__Exercise details__
Pull out every line in the data that has the string "saved" in it.

__Supplied information__
((

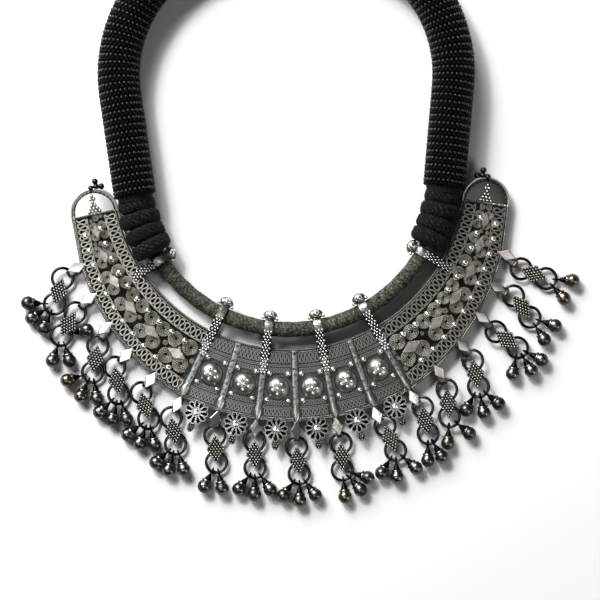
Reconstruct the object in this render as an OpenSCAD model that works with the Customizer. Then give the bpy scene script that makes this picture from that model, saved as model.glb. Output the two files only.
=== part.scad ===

))
((

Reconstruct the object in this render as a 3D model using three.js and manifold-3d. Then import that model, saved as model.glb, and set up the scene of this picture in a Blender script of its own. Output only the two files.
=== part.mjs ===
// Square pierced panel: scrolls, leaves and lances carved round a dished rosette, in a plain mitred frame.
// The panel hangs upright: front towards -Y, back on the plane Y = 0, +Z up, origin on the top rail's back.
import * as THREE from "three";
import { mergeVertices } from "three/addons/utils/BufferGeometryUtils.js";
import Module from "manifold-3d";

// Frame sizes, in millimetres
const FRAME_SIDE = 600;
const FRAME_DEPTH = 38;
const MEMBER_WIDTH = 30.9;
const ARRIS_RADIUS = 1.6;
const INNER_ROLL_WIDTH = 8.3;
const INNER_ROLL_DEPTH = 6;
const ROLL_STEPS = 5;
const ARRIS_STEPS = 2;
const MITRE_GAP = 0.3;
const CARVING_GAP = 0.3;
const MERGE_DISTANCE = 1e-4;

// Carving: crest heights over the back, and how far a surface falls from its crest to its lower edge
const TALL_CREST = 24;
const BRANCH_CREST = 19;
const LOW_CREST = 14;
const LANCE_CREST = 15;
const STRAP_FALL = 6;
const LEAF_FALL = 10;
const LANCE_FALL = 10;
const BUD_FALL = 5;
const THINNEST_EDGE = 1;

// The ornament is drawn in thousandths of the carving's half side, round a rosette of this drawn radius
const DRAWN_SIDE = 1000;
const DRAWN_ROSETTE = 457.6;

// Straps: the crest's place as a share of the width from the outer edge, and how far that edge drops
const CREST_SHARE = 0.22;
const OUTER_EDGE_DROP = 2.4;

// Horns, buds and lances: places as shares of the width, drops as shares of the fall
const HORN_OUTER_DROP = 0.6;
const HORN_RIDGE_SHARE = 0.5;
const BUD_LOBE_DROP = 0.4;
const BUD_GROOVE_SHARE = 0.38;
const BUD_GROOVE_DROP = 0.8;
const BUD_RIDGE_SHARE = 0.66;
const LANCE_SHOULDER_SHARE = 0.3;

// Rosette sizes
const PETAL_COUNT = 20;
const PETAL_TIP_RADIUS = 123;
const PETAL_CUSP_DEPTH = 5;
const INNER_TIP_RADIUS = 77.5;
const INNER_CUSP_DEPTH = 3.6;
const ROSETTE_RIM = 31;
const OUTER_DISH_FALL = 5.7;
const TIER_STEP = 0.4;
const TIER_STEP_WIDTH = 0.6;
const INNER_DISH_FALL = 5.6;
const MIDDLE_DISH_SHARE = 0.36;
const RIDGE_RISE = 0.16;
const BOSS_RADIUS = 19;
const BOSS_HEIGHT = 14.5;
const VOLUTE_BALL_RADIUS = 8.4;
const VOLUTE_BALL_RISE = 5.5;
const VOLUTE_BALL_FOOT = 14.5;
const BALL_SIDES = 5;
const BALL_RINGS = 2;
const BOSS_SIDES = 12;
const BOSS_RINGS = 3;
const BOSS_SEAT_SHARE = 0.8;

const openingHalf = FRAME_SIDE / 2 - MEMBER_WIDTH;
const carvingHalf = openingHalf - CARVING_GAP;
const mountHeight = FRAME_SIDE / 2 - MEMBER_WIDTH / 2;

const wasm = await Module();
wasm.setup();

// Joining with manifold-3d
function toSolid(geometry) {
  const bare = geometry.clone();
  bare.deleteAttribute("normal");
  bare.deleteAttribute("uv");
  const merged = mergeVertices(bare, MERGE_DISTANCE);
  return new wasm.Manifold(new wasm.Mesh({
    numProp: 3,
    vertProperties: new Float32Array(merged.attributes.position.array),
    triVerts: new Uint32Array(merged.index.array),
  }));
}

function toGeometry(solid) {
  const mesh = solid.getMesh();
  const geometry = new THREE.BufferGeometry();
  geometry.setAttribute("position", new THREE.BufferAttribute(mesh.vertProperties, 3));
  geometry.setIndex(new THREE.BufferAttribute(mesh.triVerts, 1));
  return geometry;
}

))

__Exercise output__
Reconstruct the object in this render as an OpenSCAD model that works with the Customizer. Then give the bpy scene script that makes this picture from that model, saved as model.glb. Output the two files only.
Reconstruct the object in this render as a 3D model using three.js and manifold-3d. Then import that model, saved as model.glb, and set up the scene of this picture in a Blender script of its own. Output only the two files.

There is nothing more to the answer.